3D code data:
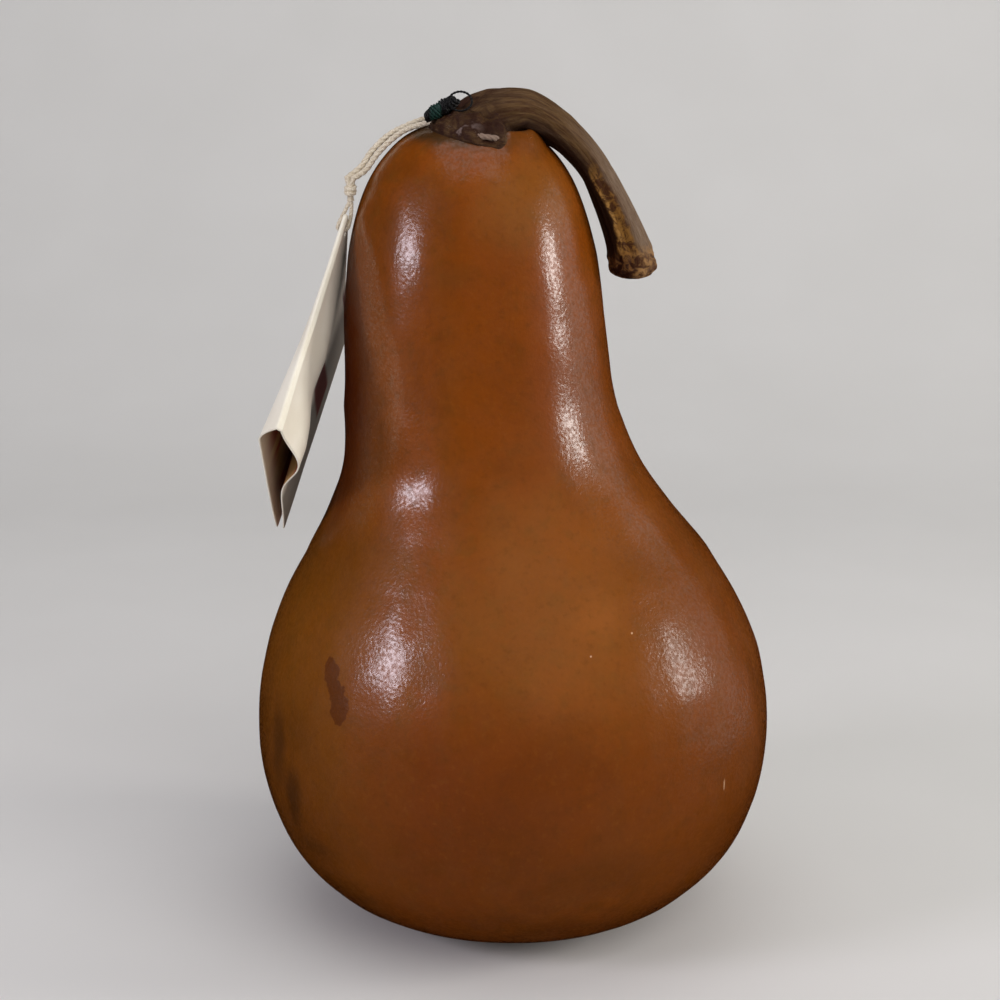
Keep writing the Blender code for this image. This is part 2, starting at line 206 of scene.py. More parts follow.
def grid_mesh(name, rows, closed=True, uv_rows=None, cap_start=False, cap_end=None):
    """Mesh through rows of points in mm, with a UV map of (round, along)."""
    body = bmesh.new()
    uv = body.loops.layers.uv.new("UVMap")
    verts = [[body.verts.new(point * MM) for point in row] for row in rows]
    count = len(rows[0])
    last = len(rows) - 1
    for index in range(last):
        for side in range(count if closed else count - 1):
            other = (side + 1) % count
            face = body.faces.new((verts[index][side], verts[index][other],
                                   verts[index + 1][other], verts[index + 1][side]))
            across = (side / count, (side + 1) / count)
            along = (index / last, (index + 1) / last)
            if uv_rows:
                along = (uv_rows[index], uv_rows[index + 1])
            for loop, place in zip(face.loops, ((across[0], along[0]), (across[1], along[0]),
                                                (across[1], along[1]), (across[0], along[1]))):
                loop[uv].uv = place
    if cap_start:
        body.faces.new(verts[0])
    if cap_end is not None:
        tip = body.verts.new(cap_end * MM)
        for side in range(count):
            body.faces.new((verts[-1][side], verts[-1][(side + 1) % count], tip))
    return finish_mesh(name, body)


def finish_mesh(name, body):
    """Object from a finished bmesh, facing out and shaded smooth."""
    bmesh.ops.recalc_face_normals(body, faces=body.faces)
    mesh = bpy.data.meshes.new(name)
    body.to_mesh(mesh)
    body.free()
    for polygon in mesh.polygons:
        polygon.use_smooth = True
    piece = bpy.data.objects.new(name, mesh)
    bpy.context.scene.collection.objects.link(piece)
    return piece


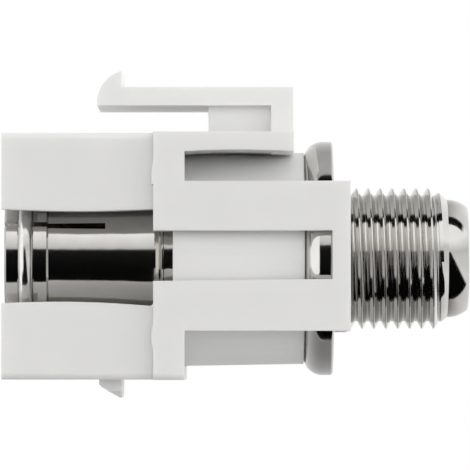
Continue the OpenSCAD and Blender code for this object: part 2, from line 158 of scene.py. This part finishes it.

WHAT IS ASKED
Beginning at the top of the data, extract each line through the line containing "return finish_mesh(name, body)" and return those lines exactly, with nothing added.

FINISHED TASK
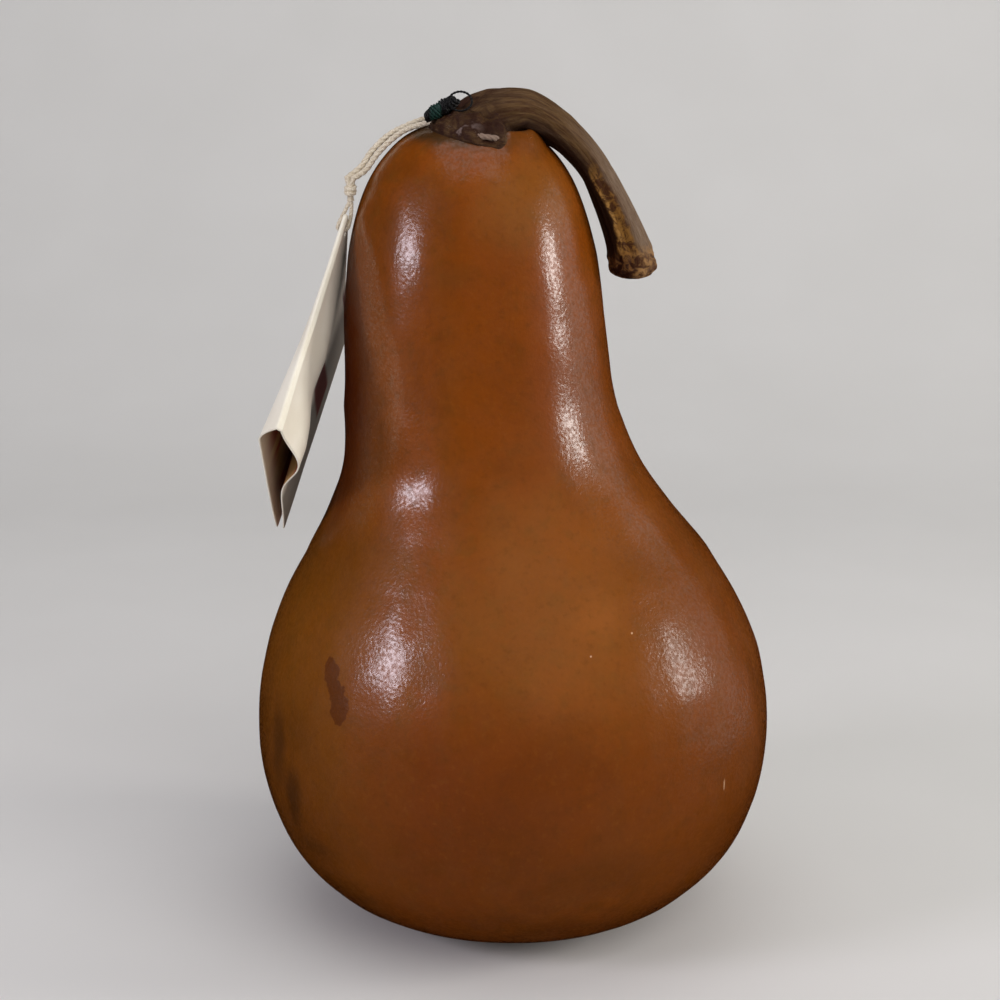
Keep writing the Blender code for this image. This is part 2, starting at line 206 of scene.py. More parts follow.
def grid_mesh(name, rows, closed=True, uv_rows=None, cap_start=False, cap_end=None):
    """Mesh through rows of points in mm, with a UV map of (round, along)."""
    body = bmesh.new()
    uv = body.loops.layers.uv.new("UVMap")
    verts = [[body.verts.new(point * MM) for point in row] for row in rows]
    count = len(rows[0])
    last = len(rows) - 1
    for index in range(last):
        for side in range(count if closed else count - 1):
            other = (side + 1) % count
            face = body.faces.new((verts[index][side], verts[index][other],
                                   verts[index + 1][other], verts[index + 1][side]))
            across = (side / count, (side + 1) / count)
            along = (index / last, (index + 1) / last)
            if uv_rows:
                along = (uv_rows[index], uv_rows[index + 1])
            for loop, place in zip(face.loops, ((across[0], along[0]), (across[1], along[0]),
                                                (across[1], along[1]), (across[0], along[1]))):
                loop[uv].uv = place
    if cap_start:
        body.faces.new(verts[0])
    if cap_end is not None:
        tip = body.verts.new(cap_end * MM)
        for side in range(count):
            body.faces.new((verts[-1][side], verts[-1][(side + 1) % count], tip))
    return finish_mesh(name, body)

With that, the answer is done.